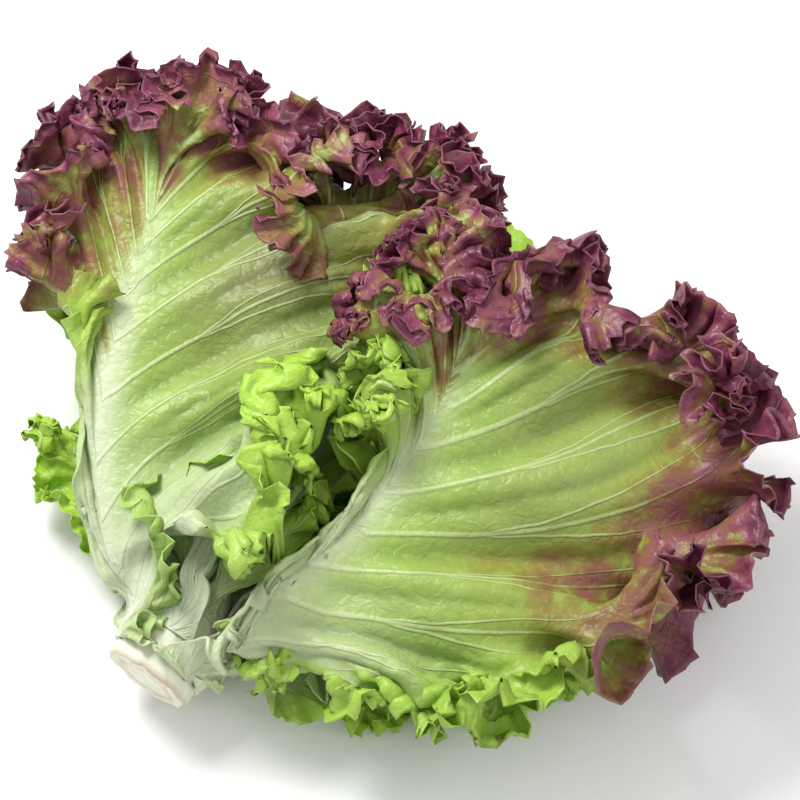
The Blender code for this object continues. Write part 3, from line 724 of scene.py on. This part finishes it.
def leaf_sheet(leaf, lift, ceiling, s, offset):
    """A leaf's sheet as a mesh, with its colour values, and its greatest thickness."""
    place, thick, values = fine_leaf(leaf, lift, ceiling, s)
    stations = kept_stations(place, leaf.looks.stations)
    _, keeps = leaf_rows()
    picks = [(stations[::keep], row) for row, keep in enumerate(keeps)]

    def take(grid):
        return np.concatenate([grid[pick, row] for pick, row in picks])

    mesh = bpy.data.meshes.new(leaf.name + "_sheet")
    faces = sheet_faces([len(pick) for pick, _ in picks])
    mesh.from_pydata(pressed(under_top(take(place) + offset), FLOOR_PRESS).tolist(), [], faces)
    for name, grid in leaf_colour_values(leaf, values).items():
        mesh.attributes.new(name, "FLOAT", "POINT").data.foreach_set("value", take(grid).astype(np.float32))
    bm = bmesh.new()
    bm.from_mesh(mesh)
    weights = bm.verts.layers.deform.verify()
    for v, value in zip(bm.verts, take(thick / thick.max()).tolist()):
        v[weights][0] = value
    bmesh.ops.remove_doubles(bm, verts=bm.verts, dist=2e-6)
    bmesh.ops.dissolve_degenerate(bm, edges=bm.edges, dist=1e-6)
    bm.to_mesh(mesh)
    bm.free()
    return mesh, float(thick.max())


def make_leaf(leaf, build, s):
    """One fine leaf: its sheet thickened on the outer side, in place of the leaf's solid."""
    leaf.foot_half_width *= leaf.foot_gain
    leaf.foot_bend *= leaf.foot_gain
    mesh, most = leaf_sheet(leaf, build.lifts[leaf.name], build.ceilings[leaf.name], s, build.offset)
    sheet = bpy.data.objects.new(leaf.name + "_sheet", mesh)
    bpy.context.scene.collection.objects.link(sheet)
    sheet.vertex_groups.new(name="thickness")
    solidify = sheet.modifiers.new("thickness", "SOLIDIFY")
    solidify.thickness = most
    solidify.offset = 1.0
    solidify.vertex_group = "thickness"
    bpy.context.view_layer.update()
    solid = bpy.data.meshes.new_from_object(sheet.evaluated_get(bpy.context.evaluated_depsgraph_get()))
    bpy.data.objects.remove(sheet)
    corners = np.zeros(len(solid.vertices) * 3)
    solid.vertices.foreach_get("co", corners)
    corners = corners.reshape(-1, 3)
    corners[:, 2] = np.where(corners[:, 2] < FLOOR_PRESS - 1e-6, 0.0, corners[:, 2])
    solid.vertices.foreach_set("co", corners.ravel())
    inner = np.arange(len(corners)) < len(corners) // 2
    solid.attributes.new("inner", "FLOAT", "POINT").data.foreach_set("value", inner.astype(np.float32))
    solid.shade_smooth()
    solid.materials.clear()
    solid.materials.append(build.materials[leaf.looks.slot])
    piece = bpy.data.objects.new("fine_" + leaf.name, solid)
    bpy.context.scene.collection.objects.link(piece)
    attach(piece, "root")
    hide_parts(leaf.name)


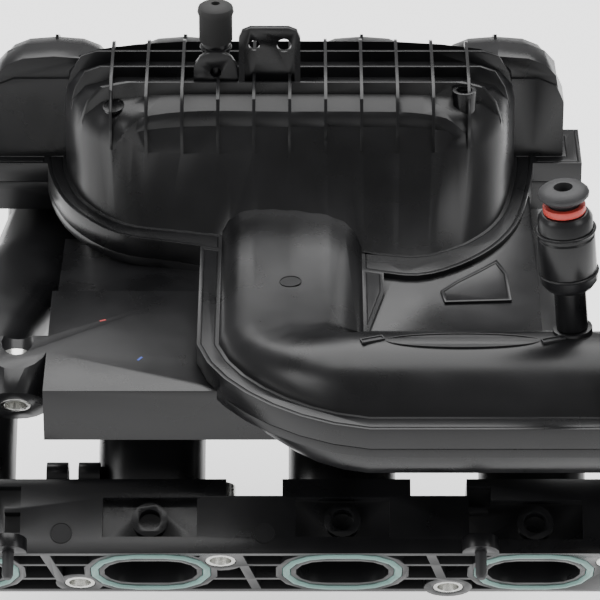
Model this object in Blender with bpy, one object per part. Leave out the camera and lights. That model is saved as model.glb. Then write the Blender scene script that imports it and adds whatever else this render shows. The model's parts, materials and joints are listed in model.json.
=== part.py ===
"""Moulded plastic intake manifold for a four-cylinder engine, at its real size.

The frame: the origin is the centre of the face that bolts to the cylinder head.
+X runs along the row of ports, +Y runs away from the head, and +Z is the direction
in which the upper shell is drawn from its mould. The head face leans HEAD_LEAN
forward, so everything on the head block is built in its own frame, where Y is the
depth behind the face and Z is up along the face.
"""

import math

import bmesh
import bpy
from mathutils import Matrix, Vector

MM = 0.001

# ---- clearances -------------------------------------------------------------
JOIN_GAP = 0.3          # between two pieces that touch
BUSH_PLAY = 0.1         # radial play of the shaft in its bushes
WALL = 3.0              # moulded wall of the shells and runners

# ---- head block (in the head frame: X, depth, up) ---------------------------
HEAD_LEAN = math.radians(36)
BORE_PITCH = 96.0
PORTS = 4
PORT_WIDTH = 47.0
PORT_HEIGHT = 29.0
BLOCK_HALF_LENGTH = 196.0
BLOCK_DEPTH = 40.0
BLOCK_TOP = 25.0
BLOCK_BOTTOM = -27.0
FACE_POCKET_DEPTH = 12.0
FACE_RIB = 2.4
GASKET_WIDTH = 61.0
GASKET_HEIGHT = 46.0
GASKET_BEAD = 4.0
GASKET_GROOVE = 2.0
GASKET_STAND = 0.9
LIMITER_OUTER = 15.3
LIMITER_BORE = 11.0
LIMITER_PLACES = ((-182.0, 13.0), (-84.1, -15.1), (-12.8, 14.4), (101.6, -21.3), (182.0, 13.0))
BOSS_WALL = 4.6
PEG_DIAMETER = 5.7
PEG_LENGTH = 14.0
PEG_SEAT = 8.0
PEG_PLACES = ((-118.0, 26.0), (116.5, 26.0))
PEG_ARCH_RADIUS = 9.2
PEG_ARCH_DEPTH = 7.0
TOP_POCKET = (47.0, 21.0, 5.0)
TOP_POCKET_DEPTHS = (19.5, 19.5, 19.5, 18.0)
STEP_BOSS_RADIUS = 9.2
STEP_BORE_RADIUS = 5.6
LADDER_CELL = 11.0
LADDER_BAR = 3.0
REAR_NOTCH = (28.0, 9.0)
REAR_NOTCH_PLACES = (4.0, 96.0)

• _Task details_
Write the material out again in its entirety, exactly as shown.

• _Exercise result_
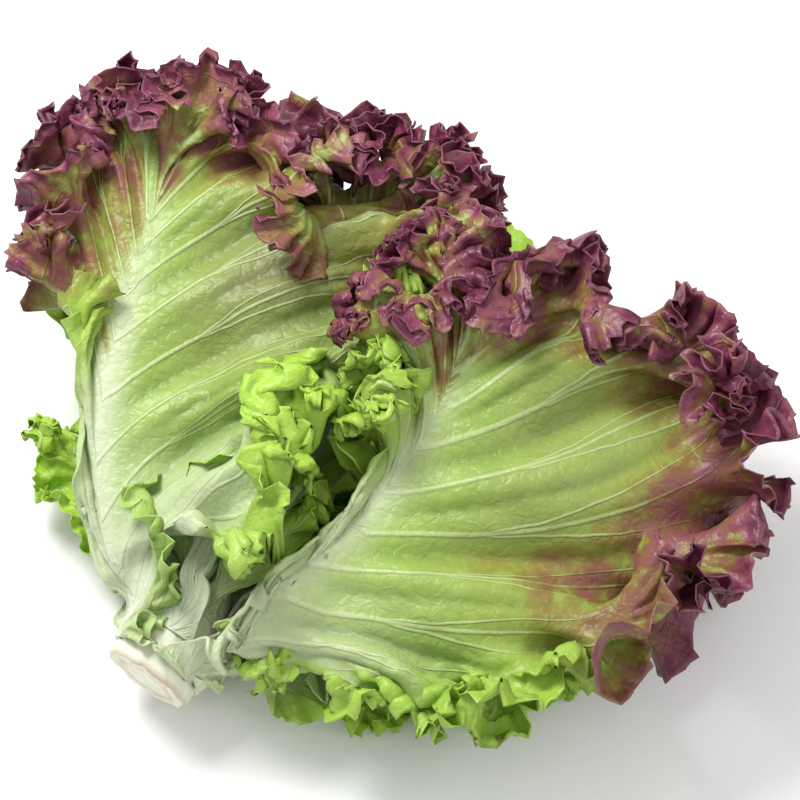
The Blender code for this object continues. Write part 3, from line 724 of scene.py on. This part finishes it.
def leaf_sheet(leaf, lift, ceiling, s, offset):
    """A leaf's sheet as a mesh, with its colour values, and its greatest thickness."""
    place, thick, values = fine_leaf(leaf, lift, ceiling, s)
    stations = kept_stations(place, leaf.looks.stations)
    _, keeps = leaf_rows()
    picks = [(stations[::keep], row) for row, keep in enumerate(keeps)]

    def take(grid):
        return np.concatenate([grid[pick, row] for pick, row in picks])

    mesh = bpy.data.meshes.new(leaf.name + "_sheet")
    faces = sheet_faces([len(pick) for pick, _ in picks])
    mesh.from_pydata(pressed(under_top(take(place) + offset), FLOOR_PRESS).tolist(), [], faces)
    for name, grid in leaf_colour_values(leaf, values).items():
        mesh.attributes.new(name, "FLOAT", "POINT").data.foreach_set("value", take(grid).astype(np.float32))
    bm = bmesh.new()
    bm.from_mesh(mesh)
    weights = bm.verts.layers.deform.verify()
    for v, value in zip(bm.verts, take(thick / thick.max()).tolist()):
        v[weights][0] = value
    bmesh.ops.remove_doubles(bm, verts=bm.verts, dist=2e-6)
    bmesh.ops.dissolve_degenerate(bm, edges=bm.edges, dist=1e-6)
    bm.to_mesh(mesh)
    bm.free()
    return mesh, float(thick.max())


def make_leaf(leaf, build, s):
    """One fine leaf: its sheet thickened on the outer side, in place of the leaf's solid."""
    leaf.foot_half_width *= leaf.foot_gain
    leaf.foot_bend *= leaf.foot_gain
    mesh, most = leaf_sheet(leaf, build.lifts[leaf.name], build.ceilings[leaf.name], s, build.offset)
    sheet = bpy.data.objects.new(leaf.name + "_sheet", mesh)
    bpy.context.scene.collection.objects.link(sheet)
    sheet.vertex_groups.new(name="thickness")
    solidify = sheet.modifiers.new("thickness", "SOLIDIFY")
    solidify.thickness = most
    solidify.offset = 1.0
    solidify.vertex_group = "thickness"
    bpy.context.view_layer.update()
    solid = bpy.data.meshes.new_from_object(sheet.evaluated_get(bpy.context.evaluated_depsgraph_get()))
    bpy.data.objects.remove(sheet)
    corners = np.zeros(len(solid.vertices) * 3)
    solid.vertices.foreach_get("co", corners)
    corners = corners.reshape(-1, 3)
    corners[:, 2] = np.where(corners[:, 2] < FLOOR_PRESS - 1e-6, 0.0, corners[:, 2])
    solid.vertices.foreach_set("co", corners.ravel())
    inner = np.arange(len(corners)) < len(corners) // 2
    solid.attributes.new("inner", "FLOAT", "POINT").data.foreach_set("value", inner.astype(np.float32))
    solid.shade_smooth()
    solid.materials.clear()
    solid.materials.append(build.materials[leaf.looks.slot])
    piece = bpy.data.objects.new("fine_" + leaf.name, solid)
    bpy.context.scene.collection.objects.link(piece)
    attach(piece, "root")
    hide_parts(leaf.name)


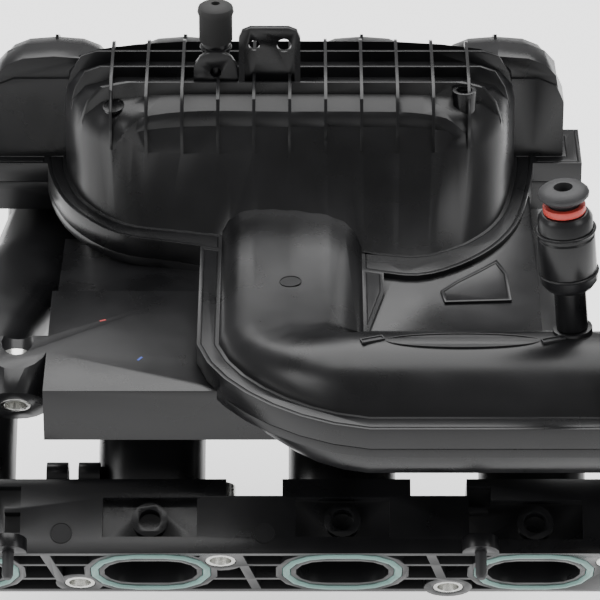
Model this object in Blender with bpy, one object per part. Leave out the camera and lights. That model is saved as model.glb. Then write the Blender scene script that imports it and adds whatever else this render shows. The model's parts, materials and joints are listed in model.json.
=== part.py ===
"""Moulded plastic intake manifold for a four-cylinder engine, at its real size.

The frame: the origin is the centre of the face that bolts to the cylinder head.
+X runs along the row of ports, +Y runs away from the head, and +Z is the direction
in which the upper shell is drawn from its mould. The head face leans HEAD_LEAN
forward, so everything on the head block is built in its own frame, where Y is the
depth behind the face and Z is up along the face.
"""

import math

import bmesh
import bpy
from mathutils import Matrix, Vector

MM = 0.001

# ---- clearances -------------------------------------------------------------
JOIN_GAP = 0.3          # between two pieces that touch
BUSH_PLAY = 0.1         # radial play of the shaft in its bushes
WALL = 3.0              # moulded wall of the shells and runners

# ---- head block (in the head frame: X, depth, up) ---------------------------
HEAD_LEAN = math.radians(36)
BORE_PITCH = 96.0
PORTS = 4
PORT_WIDTH = 47.0
PORT_HEIGHT = 29.0
BLOCK_HALF_LENGTH = 196.0
BLOCK_DEPTH = 40.0
BLOCK_TOP = 25.0
BLOCK_BOTTOM = -27.0
FACE_POCKET_DEPTH = 12.0
FACE_RIB = 2.4
GASKET_WIDTH = 61.0
GASKET_HEIGHT = 46.0
GASKET_BEAD = 4.0
GASKET_GROOVE = 2.0
GASKET_STAND = 0.9
LIMITER_OUTER = 15.3
LIMITER_BORE = 11.0
LIMITER_PLACES = ((-182.0, 13.0), (-84.1, -15.1), (-12.8, 14.4), (101.6, -21.3), (182.0, 13.0))
BOSS_WALL = 4.6
PEG_DIAMETER = 5.7
PEG_LENGTH = 14.0
PEG_SEAT = 8.0
PEG_PLACES = ((-118.0, 26.0), (116.5, 26.0))
PEG_ARCH_RADIUS = 9.2
PEG_ARCH_DEPTH = 7.0
TOP_POCKET = (47.0, 21.0, 5.0)
TOP_POCKET_DEPTHS = (19.5, 19.5, 19.5, 18.0)
STEP_BOSS_RADIUS = 9.2
STEP_BORE_RADIUS = 5.6
LADDER_CELL = 11.0
LADDER_BAR = 3.0
REAR_NOTCH = (28.0, 9.0)
REAR_NOTCH_PLACES = (4.0, 96.0)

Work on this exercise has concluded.